The resulting effect was a government workforce that became astronomically harder to fire underperforming and problem employees. It became slower to perform and insulated from public accountability.
By getting rid of the consent decree, the court has reopened the door to competitive hiring. That means moving forward, there will be more skills-based exams and job-related testing. Hiring pipelines will be built around what someone can actually do.
How It Affects Readers
If you’ve ever felt shut out of a government job because you didn’t have the “right” resume or didn’t attend the “right” school, or any other variation of checking the wrong type of box, then this ruling is good news.
For taxpayers frustrated with delays, inefficiency, or unaccountable federal workers, this should be consequential, too. Instead of adding new programs and filling them with employees hired via these problematic practices, the problem is getting fixed at the source. That source is who gets hired, and perhaps most importantly, why.
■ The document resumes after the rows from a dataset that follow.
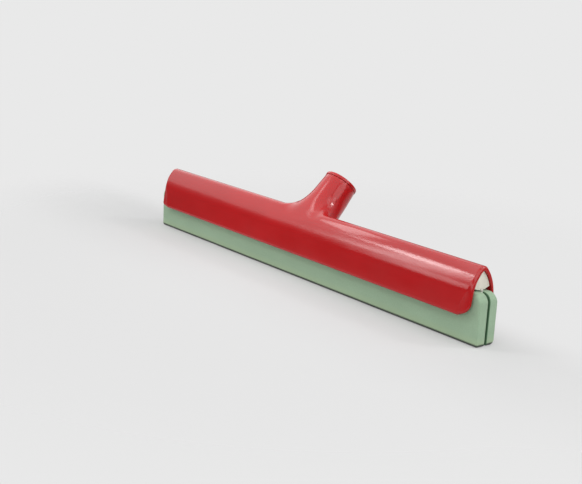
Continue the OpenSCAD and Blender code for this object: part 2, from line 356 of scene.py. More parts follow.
def on_neck(radius, angle, s):
    """Point s mm along the neck's axis, at radius and angle round it. Angle 0 is +X, pi / 2 is the front."""
    u, v = radius * cos(angle), radius * sin(angle)
    return (u, s * sin(NECK_LEAN) - v * cos(NECK_LEAN), NECK_ROOT_Z + s * cos(NECK_LEAN) + v * sin(NECK_LEAN))


def rise_point(spoke, t):
    """Point at share t of the curve that leaves along the arch and arrives along the tube."""
    angle, foot_x, foot_way = spoke[2:]
    y, z, ny, nz = arch_point(foot_way)
    start = Vector((foot_x, y, z))
    # The rear side, where tube and arch meet at a sharp angle, gets a wider and rounder hollow.
    rear = max(0.0, -sin(angle))
    top = TUBE_S + REAR_RISE * rear
    finish = Vector(on_neck(NECK_R + DRAFT * (NECK_REACH - top), angle, top))
    along = Vector((-cos(angle) * FOOT_X, nz * sin(angle) * FOOT_HALF, -ny * sin(angle) * FOOT_HALF))
    up_tube = Vector(on_neck(NECK_R - DRAFT, angle, 1.0)) - Vector(on_neck(NECK_R, angle, 0.0))
    span = (finish - start).length
    leave = along.normalized() * span * LEAVE * (1 - REAR_LEAVE * rear)
    arrive = up_tube * span * ARRIVE * (1 - REAR_ARRIVE * rear)
    h = (2 * t**3 - 3 * t**2 + 1, t**3 - 2 * t**2 + t, -2 * t**3 + 3 * t**2, t**3 - t**2)
    return tuple(start * h[0] + leave * h[1] + finish * h[2] + arrive * h[3])


def tube_profile():
    """(radius, distance along the axis) from the curve's end over the mouth and down the insert's seat."""
    seat_r, rim, foot = INSERT_R + PRESS_GAP, NECK_REACH - 0.02, NECK_REACH - INSERT_LEN
    start, end = TUBE_S + REAR_RISE, rim - MOUTH_R
    plain = [start + (end - start) * i / (FLAT_RINGS - 1) for i in range(FLAT_RINGS)]
    mouth = [(NECK_R - 0.2, rim - 0.25), (NECK_R - MOUTH_R, rim), (seat_r + 0.3, rim), (seat_r, rim - 0.3)]
    seat = [(seat_r, foot), (seat_r - 0.5, foot - 0.5)]
    return [(NECK_R + DRAFT * (end - s), s) for s in plain] + mouth + seat


print(f"the tube is {2 * tube_profile()[0][0]:.1f} mm across where the curve ends")

# %% Weave the neck into the arch
neck_rows = [[(x + (foot_x - x) * j / SPOKE_RINGS,) + arch_point(way + (foot_way - way) * j / SPOKE_RINGS)[:2]
              for x, way, _, foot_x, foot_way in spokes] for j in range(1, SPOKE_RINGS + 1)]
neck_rows += [[rise_point(spoke, j / RISE_RINGS) for spoke in spokes] for j in range(1, RISE_RINGS + 1)]
neck_rows += [[on_neck(radius, spoke[2], s) for spoke in spokes] for radius, s in tube_profile()]
lower, count = window, len(spokes)
for row in neck_rows:
    upper = [len(skin_points) + i for i in range(count)]
    skin_points += row
    for i in range(count):
        j = (i + 1) % count
        skin_faces.append((lower[i], lower[j], upper[j], upper[i]))
    lower = upper
skin_faces.append(tuple(lower))
print(len(skin_faces), "faces in the skin")


# %% Rails inside the flanks
RAIL_T, RAIL_TIP_T, RAIL_CLEAR, RAIL_X = 2.5, 1.25, 0.55, 225.0


def rail_outline(side):
    """Ledge that carries the cassette's foot on one flank."""
    top = FOOT_Z - SLIDE_GAP
    low = top - RAIL_T
    rail_in = SLIT / 2 + BLADE_T + RAIL_CLEAR
    half = lambda z: SHOULDER_HALF + (BLADE_H - z) * tan(FLANK) - WALL / 2 / cos(FLANK)
    shape = [(rail_in, top - RAIL_TIP_T), (half(low), low), (half(top), top), (rail_in, top)]
    return shape if side > 0 else [(-y, z) for y, z in reversed(shape)]


for side in (1, -1):
    more_points, more_faces = drawn([rail_outline(side)], -RAIL_X, RAIL_X, first=len(skin_points))
    skin_points += more_points
    skin_faces += more_faces
shell = make_object("shell_moulding", skin_points, skin_faces, sharp=radians(48))

# %% [markdown]
# ## The socket insert
#
# The handle screws into a separate insert that is pressed into the neck. Only its collar shows from
# the front. From behind one looks down its bore, which has a coarse moulded thread. The insert is
# turned on a lathe in code first. Geometry Nodes then cut the thread, because a thread follows a
# rule: the wall moves outwards by a height that depends on how far up and how far round a point is.

# %% Turn the insert
TURNS, BORE_ROWS, COLLAR_STEPS = 144, 168, 6
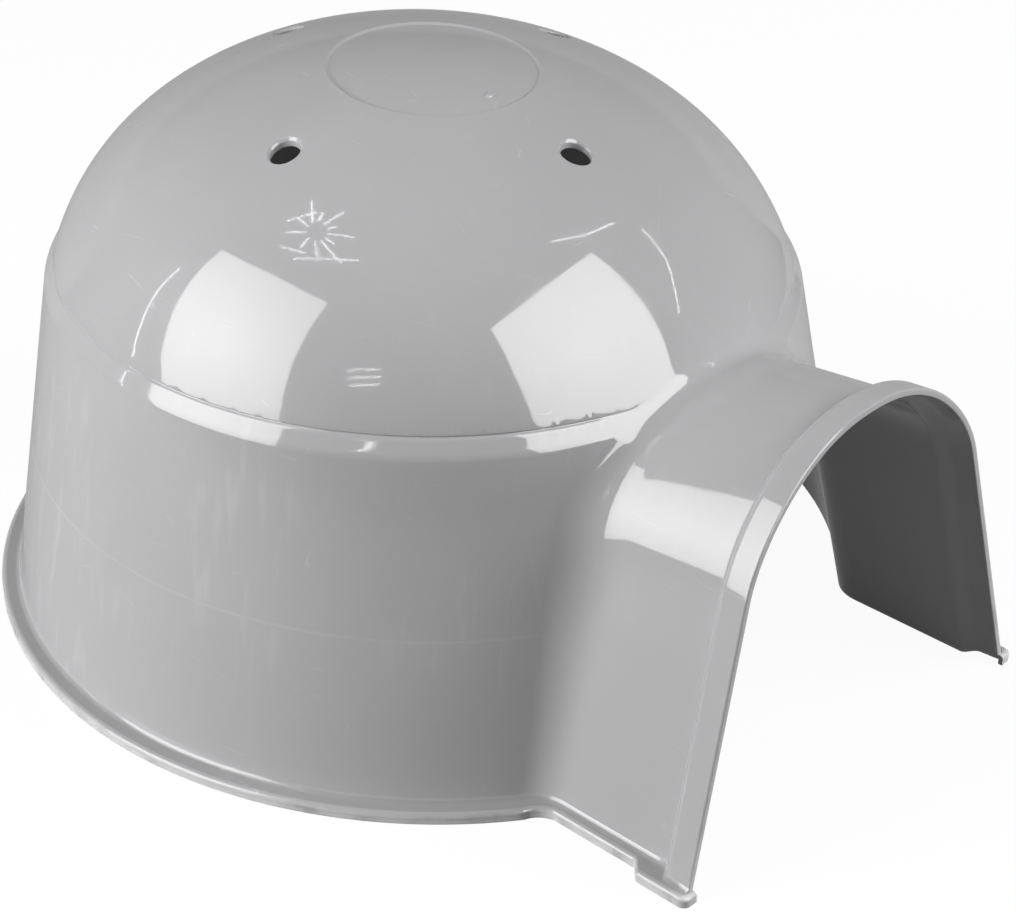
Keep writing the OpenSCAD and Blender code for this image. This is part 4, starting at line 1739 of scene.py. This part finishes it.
    def build_world(self) -> None:
        """A world that the camera sees as white, and everything else as nearly dark."""
        world = bpy.data.worlds.new("studio")
        world.use_nodes = True
        graph = Graph(world.node_tree)
        shade = graph.fill(graph.tree.nodes["Background"], {"Color": opaque((self.world_tone,) * 3)}).outputs[0]
        white = graph.put("ShaderNodeBackground", {"Color": WHITE}).outputs[0]
        path = graph.put("ShaderNodeLightPath").outputs["Is Camera Ray"]
        graph.show(graph.put("ShaderNodeMixShader", {0: path, 1: shade, 2: white}), "World Output")
        bpy.context.scene.world = world
        bpy.context.scene.view_settings.view_transform = "Standard"

    def build(self) -> None:
        """Sets the stage."""
        self.build_camera()
        self.build_floor()
        self.build_room()
        for lamp in self.lamps:
            lamp.build()
        self.build_world()


def main() -> None:
    """Builds the hut and its studio, and reports each piece."""
    body, foot = Body(), Foot()
    back = body.length / 2 - float(body.inset(np.array(foot.ledge))) + foot.width
    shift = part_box("rim_skirt")[1].y / MM - back
    hut = Hut(body, Tunnel(body), Crown(), Vents(), foot, Moulding(shift))
    groups = {name: getattr(Effects(), name)() for name in SHARED}
    roof = GreyPlastic("gloss_plastic_roof").material(groups)
    wall = GreyPlastic("gloss_plastic_wall", drag=1.5e-5, streaks=0.18, scratches=0.45, witness=0.14).material(groups)
    mouth = GreyPlastic("gloss_plastic_mouth", drag=5e-6, scratches=0.5).material(groups)
    # The ledge's plastic is darkened by a painted shade at the ledge's level.
    ledge = GreyPlastic("gloss_plastic_ledge", waves=2e-5, scratches=1.0, ledge_shade=0.4).material(groups)
    rim = GreyPlastic("gloss_plastic_rim", waves=2e-5, scratches=1.0, wear=0.95).material(groups)
    finishes = {"dome_cap": roof, "crown_disc": roof, "base_flange": ledge, "rim_skirt": rim}
    finishes |= {"tunnel_blend": mouth, "entrance_tunnel": mouth, "entrance_lip": mouth}
    for name, piece in hut.build().items():
        piece.data.materials.append(finishes.get(name.removesuffix("_shell"), wall))
        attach(piece, "root")
        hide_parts(name.removesuffix("_shell"))
        LOG.info("%s: %d faces", name, len(piece.data.polygons))
    Studio().build()
    bpy.context.view_layer.update()


if __name__ == "__main__":
    logging.basicConfig(level=logging.INFO)
    main()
The return of merit means job seekers can compete based on ability, not paperwork. It means fewer mystery hires and more people who know what they’re doing.
It’s unlikely for this change to roll out overnight, given the slow nature of bureaucracies and the many entrenched interests that will resist testing that might disrupt existing hiring patterns. But for the first time in 40 years, the federal government has permission to prioritize competence again. That’s more than a minor policy tweak. It’s a cultural correction.